- _Aim of the exercise_:
Reproduce only this span: the line containing "to the other", the line containing "obj.matrix_parent_inverse = Matrix.Identity(4)", and every line between them, all exactly as given.

- _Dataset extract_:
########
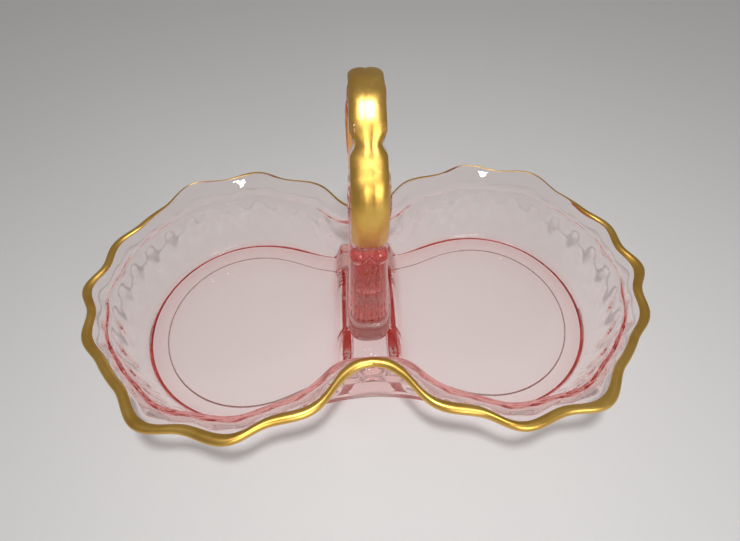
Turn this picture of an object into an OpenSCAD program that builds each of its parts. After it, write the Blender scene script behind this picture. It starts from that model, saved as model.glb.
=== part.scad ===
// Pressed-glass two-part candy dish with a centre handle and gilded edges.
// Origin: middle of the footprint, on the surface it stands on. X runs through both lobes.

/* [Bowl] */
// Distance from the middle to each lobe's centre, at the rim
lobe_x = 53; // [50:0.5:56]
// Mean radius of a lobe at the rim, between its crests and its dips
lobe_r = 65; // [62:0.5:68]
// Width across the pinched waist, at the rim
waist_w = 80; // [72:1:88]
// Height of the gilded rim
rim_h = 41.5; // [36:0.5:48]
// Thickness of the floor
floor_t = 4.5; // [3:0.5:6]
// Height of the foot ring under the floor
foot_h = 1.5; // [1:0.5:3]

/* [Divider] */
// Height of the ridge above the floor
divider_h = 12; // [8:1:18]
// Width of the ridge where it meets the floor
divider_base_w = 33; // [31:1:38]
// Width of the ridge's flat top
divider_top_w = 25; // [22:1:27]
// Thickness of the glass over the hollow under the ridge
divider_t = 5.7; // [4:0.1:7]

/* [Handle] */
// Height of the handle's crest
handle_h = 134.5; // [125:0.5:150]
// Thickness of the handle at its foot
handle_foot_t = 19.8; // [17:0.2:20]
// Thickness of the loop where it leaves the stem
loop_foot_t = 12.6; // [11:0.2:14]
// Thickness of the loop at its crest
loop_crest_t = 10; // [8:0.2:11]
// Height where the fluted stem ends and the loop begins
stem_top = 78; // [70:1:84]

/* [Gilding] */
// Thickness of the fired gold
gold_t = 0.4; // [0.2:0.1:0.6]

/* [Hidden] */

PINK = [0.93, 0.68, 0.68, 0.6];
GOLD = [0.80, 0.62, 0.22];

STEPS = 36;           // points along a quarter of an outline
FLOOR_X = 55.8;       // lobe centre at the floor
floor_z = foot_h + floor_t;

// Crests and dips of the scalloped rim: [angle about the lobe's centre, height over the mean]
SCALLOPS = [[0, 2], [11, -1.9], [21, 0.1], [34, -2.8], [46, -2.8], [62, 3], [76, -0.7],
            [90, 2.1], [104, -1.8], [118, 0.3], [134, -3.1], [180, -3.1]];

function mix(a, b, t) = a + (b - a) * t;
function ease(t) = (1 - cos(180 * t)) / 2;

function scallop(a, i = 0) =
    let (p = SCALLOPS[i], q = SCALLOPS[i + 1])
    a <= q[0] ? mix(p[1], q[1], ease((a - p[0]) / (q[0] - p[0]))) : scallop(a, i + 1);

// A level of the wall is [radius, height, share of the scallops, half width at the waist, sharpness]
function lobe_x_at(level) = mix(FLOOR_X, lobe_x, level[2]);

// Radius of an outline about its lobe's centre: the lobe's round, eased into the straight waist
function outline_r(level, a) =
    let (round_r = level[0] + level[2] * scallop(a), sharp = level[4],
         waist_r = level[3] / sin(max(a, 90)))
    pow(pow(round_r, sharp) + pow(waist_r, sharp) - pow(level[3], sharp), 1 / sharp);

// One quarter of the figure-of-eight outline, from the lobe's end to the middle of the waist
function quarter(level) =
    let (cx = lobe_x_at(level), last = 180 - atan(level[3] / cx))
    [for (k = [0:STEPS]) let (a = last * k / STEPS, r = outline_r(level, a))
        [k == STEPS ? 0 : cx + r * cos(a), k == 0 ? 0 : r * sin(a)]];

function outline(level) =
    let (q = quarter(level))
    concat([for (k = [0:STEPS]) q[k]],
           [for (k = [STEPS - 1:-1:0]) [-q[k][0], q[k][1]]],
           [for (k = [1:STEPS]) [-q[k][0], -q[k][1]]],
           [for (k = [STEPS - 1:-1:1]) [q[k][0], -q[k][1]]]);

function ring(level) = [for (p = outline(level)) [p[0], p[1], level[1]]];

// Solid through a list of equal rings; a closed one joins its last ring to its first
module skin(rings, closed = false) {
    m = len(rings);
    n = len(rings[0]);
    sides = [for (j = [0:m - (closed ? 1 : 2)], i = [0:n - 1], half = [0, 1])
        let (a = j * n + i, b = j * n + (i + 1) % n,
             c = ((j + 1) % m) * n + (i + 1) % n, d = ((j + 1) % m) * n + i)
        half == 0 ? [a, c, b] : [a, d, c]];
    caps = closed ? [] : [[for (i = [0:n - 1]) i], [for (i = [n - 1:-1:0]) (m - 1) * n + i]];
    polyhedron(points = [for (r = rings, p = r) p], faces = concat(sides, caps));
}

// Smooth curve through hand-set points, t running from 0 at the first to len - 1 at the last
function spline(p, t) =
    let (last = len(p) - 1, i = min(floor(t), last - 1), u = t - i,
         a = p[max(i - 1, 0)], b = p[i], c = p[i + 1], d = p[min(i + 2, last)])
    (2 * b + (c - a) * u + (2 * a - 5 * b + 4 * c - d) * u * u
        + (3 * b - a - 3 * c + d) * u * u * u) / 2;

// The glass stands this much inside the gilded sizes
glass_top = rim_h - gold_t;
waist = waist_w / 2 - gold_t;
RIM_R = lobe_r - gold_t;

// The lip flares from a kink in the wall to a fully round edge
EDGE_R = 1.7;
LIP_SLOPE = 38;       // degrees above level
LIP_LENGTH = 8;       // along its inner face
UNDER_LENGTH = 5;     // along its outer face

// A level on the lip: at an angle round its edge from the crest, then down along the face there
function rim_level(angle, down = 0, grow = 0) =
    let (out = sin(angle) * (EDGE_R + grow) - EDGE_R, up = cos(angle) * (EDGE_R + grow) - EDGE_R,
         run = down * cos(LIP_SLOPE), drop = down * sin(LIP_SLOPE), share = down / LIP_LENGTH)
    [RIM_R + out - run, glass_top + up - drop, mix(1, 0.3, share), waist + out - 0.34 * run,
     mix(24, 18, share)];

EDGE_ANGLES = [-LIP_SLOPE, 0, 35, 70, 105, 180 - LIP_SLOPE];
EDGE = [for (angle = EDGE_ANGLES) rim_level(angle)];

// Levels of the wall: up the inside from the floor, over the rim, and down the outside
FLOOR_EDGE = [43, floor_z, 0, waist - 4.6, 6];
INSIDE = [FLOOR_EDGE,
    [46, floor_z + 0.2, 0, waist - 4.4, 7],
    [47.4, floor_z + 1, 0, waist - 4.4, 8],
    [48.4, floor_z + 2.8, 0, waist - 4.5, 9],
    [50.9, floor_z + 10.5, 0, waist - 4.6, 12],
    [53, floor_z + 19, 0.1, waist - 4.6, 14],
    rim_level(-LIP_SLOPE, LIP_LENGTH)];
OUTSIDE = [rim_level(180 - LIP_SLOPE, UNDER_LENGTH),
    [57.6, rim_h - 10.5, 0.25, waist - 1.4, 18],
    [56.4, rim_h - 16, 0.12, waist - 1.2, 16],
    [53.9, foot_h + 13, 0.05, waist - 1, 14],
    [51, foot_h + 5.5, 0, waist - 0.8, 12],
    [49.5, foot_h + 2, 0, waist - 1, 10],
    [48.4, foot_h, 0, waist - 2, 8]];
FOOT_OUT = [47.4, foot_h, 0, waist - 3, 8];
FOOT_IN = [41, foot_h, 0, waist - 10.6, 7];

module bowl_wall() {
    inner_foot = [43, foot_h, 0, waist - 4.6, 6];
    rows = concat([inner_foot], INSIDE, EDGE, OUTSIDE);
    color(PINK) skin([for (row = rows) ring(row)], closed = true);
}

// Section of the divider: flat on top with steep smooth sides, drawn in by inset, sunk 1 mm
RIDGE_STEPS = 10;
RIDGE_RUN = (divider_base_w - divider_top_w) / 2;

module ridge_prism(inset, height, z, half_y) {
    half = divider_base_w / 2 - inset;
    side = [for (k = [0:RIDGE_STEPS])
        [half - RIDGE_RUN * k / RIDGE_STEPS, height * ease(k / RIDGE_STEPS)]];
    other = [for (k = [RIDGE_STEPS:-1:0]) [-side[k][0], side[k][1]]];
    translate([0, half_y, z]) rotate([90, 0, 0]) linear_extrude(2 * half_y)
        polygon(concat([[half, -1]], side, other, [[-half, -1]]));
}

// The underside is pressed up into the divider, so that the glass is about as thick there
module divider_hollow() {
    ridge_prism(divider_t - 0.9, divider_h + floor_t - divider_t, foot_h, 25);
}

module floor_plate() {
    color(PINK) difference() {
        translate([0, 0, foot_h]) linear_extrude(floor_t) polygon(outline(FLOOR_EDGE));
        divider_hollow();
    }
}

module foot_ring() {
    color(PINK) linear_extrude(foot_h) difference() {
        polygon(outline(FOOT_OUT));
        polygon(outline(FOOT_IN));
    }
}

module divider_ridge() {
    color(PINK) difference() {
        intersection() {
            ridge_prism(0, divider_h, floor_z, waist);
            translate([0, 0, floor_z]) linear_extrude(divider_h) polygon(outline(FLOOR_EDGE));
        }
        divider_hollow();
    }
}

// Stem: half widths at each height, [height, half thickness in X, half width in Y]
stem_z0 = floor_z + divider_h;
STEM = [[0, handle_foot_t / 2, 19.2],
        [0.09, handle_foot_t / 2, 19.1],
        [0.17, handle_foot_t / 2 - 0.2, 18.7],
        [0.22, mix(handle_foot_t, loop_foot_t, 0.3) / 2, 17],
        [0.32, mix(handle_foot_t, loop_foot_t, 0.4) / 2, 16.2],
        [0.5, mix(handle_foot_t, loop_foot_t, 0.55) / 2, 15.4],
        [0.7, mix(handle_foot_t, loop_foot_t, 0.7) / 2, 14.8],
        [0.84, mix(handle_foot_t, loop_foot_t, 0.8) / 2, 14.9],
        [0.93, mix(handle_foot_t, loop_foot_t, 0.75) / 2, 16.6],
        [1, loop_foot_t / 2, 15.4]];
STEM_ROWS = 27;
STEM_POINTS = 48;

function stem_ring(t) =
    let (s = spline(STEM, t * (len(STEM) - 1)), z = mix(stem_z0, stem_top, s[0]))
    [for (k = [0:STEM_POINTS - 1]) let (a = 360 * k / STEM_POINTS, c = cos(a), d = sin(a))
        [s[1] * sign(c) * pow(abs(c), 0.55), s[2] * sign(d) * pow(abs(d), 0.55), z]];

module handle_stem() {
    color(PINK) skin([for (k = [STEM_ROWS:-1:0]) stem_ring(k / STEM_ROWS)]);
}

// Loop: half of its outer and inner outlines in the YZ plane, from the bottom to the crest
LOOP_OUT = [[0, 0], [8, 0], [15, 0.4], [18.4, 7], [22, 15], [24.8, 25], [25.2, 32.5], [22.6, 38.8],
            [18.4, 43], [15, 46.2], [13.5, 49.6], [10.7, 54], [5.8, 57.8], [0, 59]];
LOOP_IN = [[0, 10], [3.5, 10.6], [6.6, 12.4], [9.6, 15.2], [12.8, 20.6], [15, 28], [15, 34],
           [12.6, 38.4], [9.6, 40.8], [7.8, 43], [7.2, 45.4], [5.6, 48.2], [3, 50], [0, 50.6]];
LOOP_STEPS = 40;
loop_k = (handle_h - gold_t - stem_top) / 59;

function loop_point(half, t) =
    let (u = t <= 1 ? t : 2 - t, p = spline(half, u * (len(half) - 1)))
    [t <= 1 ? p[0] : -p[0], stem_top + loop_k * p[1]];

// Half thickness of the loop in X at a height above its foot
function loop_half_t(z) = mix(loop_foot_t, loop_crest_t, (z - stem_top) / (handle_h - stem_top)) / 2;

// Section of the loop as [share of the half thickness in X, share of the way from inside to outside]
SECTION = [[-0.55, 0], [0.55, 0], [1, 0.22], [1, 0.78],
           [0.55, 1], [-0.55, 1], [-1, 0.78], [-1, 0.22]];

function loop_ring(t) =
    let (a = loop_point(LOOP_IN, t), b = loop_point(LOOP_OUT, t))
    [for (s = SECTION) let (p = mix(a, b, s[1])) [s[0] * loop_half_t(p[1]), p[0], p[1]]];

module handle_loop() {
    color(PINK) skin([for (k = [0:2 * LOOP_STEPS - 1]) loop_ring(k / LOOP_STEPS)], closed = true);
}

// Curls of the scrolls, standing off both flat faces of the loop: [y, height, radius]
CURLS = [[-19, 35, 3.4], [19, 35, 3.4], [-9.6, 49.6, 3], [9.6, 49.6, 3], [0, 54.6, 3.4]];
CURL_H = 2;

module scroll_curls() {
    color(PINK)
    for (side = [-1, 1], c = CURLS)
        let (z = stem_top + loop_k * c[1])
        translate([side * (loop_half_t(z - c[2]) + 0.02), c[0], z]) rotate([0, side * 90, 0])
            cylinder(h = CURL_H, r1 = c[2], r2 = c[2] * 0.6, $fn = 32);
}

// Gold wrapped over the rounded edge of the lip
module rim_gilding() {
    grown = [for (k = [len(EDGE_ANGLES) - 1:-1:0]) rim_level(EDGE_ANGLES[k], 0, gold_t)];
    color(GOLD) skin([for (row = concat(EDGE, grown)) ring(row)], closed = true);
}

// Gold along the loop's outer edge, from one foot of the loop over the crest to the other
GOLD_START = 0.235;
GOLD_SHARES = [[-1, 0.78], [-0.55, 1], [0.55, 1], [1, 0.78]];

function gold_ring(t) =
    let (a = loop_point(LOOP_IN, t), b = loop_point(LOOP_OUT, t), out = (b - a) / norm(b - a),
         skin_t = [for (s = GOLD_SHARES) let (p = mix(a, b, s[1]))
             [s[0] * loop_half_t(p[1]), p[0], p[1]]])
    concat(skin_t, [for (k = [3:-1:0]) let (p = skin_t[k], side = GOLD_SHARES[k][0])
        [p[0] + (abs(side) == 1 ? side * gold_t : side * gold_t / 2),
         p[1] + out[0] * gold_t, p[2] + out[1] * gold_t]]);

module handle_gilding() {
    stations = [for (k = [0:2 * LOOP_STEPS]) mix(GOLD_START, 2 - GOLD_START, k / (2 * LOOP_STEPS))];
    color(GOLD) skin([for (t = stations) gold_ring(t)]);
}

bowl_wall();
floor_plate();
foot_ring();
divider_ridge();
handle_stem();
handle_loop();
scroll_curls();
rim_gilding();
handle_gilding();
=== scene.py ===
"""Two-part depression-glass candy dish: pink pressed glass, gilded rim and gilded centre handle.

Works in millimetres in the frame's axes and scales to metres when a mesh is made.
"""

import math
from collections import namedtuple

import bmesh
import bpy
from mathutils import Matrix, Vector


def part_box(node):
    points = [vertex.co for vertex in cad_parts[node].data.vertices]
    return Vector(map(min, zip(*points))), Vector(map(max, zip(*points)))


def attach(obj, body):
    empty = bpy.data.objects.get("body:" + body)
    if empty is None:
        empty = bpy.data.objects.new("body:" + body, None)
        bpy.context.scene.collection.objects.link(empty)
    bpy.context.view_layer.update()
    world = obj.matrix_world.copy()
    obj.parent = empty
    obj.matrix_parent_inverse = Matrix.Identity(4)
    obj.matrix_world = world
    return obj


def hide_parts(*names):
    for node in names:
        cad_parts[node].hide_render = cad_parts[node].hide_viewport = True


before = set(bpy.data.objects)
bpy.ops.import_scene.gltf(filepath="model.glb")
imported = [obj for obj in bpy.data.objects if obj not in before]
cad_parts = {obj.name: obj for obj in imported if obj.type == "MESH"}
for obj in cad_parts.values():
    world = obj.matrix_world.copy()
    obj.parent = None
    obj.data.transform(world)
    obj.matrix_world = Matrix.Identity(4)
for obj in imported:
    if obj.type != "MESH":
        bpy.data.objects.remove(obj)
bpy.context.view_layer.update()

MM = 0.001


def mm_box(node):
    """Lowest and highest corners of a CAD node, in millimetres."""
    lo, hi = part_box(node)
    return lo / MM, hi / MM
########
- _The solution_:
// Gold along the loop's outer edge, from one foot of the loop over the crest to the other
GOLD_START = 0.235;
GOLD_SHARES = [[-1, 0.78], [-0.55, 1], [0.55, 1], [1, 0.78]];

function gold_ring(t) =
    let (a = loop_point(LOOP_IN, t), b = loop_point(LOOP_OUT, t), out = (b - a) / norm(b - a),
         skin_t = [for (s = GOLD_SHARES) let (p = mix(a, b, s[1]))
             [s[0] * loop_half_t(p[1]), p[0], p[1]]])
    concat(skin_t, [for (k = [3:-1:0]) let (p = skin_t[k], side = GOLD_SHARES[k][0])
        [p[0] + (abs(side) == 1 ? side * gold_t : side * gold_t / 2),
         p[1] + out[0] * gold_t, p[2] + out[1] * gold_t]]);

module handle_gilding() {
    stations = [for (k = [0:2 * LOOP_STEPS]) mix(GOLD_START, 2 - GOLD_START, k / (2 * LOOP_STEPS))];
    color(GOLD) skin([for (t = stations) gold_ring(t)]);
}

bowl_wall();
floor_plate();
foot_ring();
divider_ridge();
handle_stem();
handle_loop();
scroll_curls();
rim_gilding();
handle_gilding();
=== scene.py ===
"""Two-part depression-glass candy dish: pink pressed glass, gilded rim and gilded centre handle.

Works in millimetres in the frame's axes and scales to metres when a mesh is made.
"""

import math
from collections import namedtuple

import bmesh
import bpy
from mathutils import Matrix, Vector


def part_box(node):
    points = [vertex.co for vertex in cad_parts[node].data.vertices]
    return Vector(map(min, zip(*points))), Vector(map(max, zip(*points)))


def attach(obj, body):
    empty = bpy.data.objects.get("body:" + body)
    if empty is None:
        empty = bpy.data.objects.new("body:" + body, None)
        bpy.context.scene.collection.objects.link(empty)
    bpy.context.view_layer.update()
    world = obj.matrix_world.copy()
    obj.parent = empty
    obj.matrix_parent_inverse = Matrix.Identity(4)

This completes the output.